Scripts that build objects:

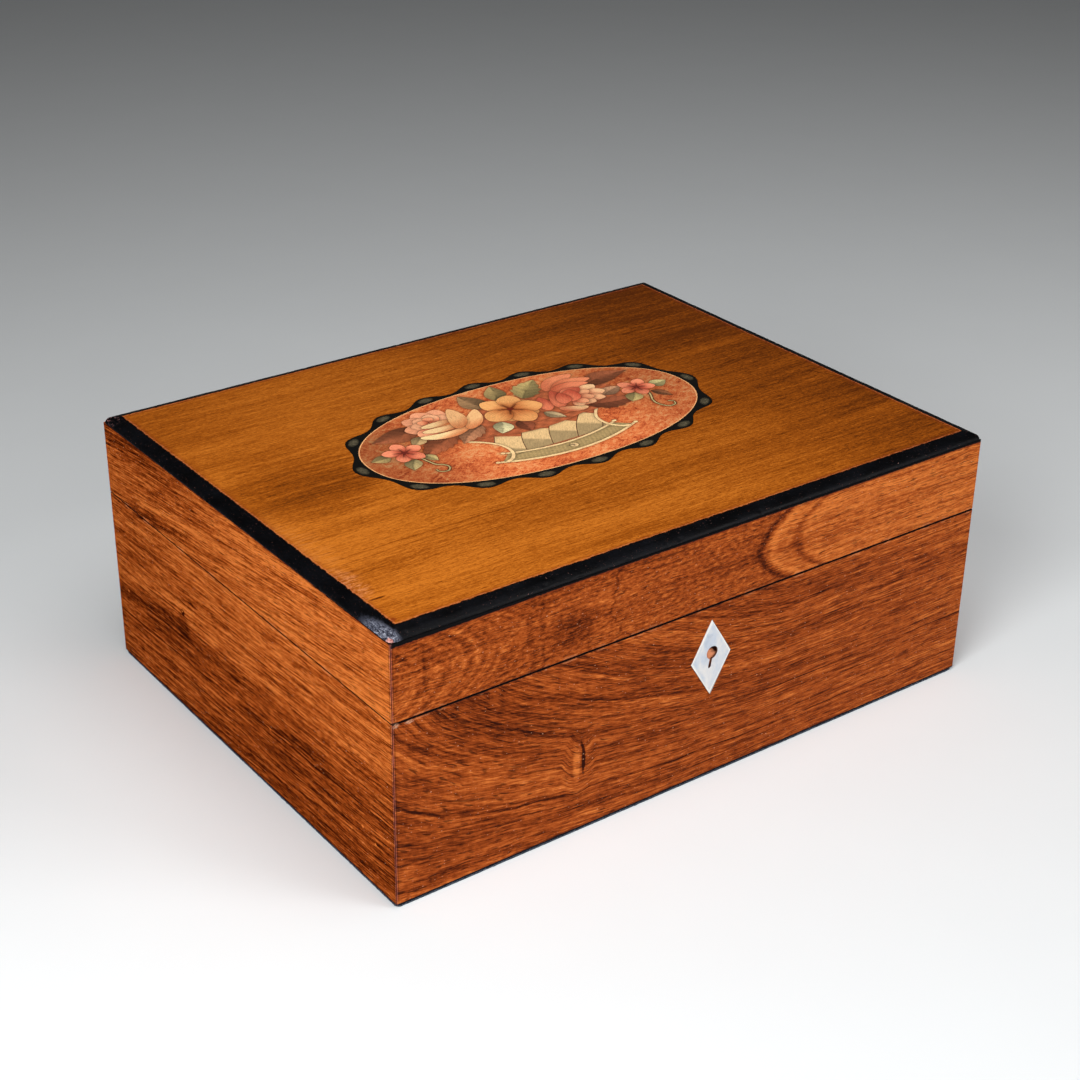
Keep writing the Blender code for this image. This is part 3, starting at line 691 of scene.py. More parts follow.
def make_felt():
    """A thin sheet of felt under the base, with a ragged edge and loose fibres; a closed mesh."""
    mesh = bmesh.new()
    section = [(FELT_REACH_MM, FELT_MM), (0.55, FELT_MM), (0.12, FELT_MM * 0.8), (0, FELT_MM * 0.45),
               (0.2, 0.05), (0.6, 0), (FELT_REACH_MM, 0)]
    rings = [[] for _ in section]
    for side, (_, (ox, oy)) in SIDES.items():
        for station in side_stations(halves(side)[0], FELT_PACE_MM)[:-1]:
            for ring, (inset, z) in zip(rings, section):
                x, y = place_in_plan(side, station, inset + FELT_INSET_MM)
                ragged = 0
                if inset < 1:
                    ragged = 0.18 * abs(waver(x, y, z, 0.5, 41)) + 0.10 * abs(waver(x, y, z, 1.7, 43))
                ring.append(mesh.verts.new((x - ox * ragged, y - oy * ragged, z)))
    skin(mesh, rings)
    bmesh.ops.remove_doubles(mesh, verts=mesh.verts, dist=WELD_MM)
    add_fibres(mesh)
    felt = new_piece("felt_sheet", mesh, "base", "base_felt", "felt", felt_material())


def add_fibres(mesh):
    """Loose fibres that hang along the felt's visible edges."""
    chance = random.Random(5)
    for _ in range(FIBRES):
        side = chance.choice(("front", "left", "front", "left", "right", "back"))
        (ax, ay), (ox, oy) = SIDES[side]
        half, out = halves(side)
        along = chance.uniform(4 - half, half - 4)
        length = chance.uniform(0.8, 3)
        height = chance.uniform(0.25, FELT_MM - 0.2)
        rise = chance.uniform(-0.35, 0.35)
        bulge = chance.uniform(0.1, 0.3)
        rings = []
        for k in range(5):
            t = k / 4
            a = along + length * (t - 0.5)
            o = out - FELT_INSET_MM - 0.2 + bulge * math.sin(math.pi * t)
            z = min(max(height + rise * (t - 0.5) * 2, 0.12), FELT_MM - 0.05)
            r = 0.07 * (1 - 0.6 * abs(2 * t - 1))
            ring = [(o + r, z), (o, z + r), (o - r, z), (o, z - r)]
            ring = [(a * ax + c * ox, CENTRE_Y + a * ay + c * oy, d) for c, d in ring]
            rings.append([mesh.verts.new(point) for point in ring])
        skin(mesh, rings)


def felt_material():
    s = Surface("grey_blue_felt")
    tangle = s.noise(s.x * 1.2, s.y * 1.2, s.z * 2.2, 5, 0.8)
    threads = s.noise(s.x * 0.5 + s.y * 0.4, s.y * 0.5 - s.x * 0.3, s.z * 5, 3, 0.7).near(0, 0.035)
    s.color = s.ramp(tangle * 2 + 0.45, (0.1, (12, 15, 22)), (0.5, (34, 42, 54)), (0.95, (84, 96, 112)))
    s.coat(threads * 0.6, (158, 170, 188))
    s.coat(s.z.between(FELT_MM - 0.4, FELT_MM - 0.1), (12, 12, 16))
    return s.done(0.95, tangle, 0.15, Specular_IOR_Level=0.1)


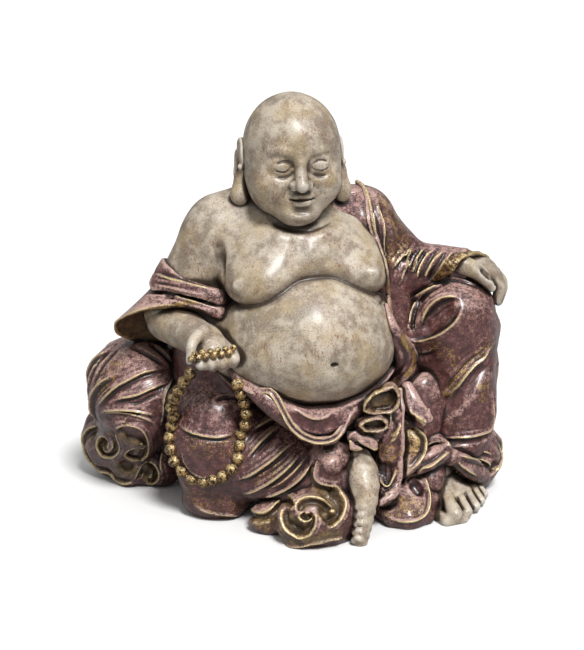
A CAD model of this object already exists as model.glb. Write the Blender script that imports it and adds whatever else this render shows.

◆ **WRITTEN INSTRUCTION**
Of the lines in the material, how many hold the word "Blender"? Reply with the number only.

◆ **FINAL RESULT**
2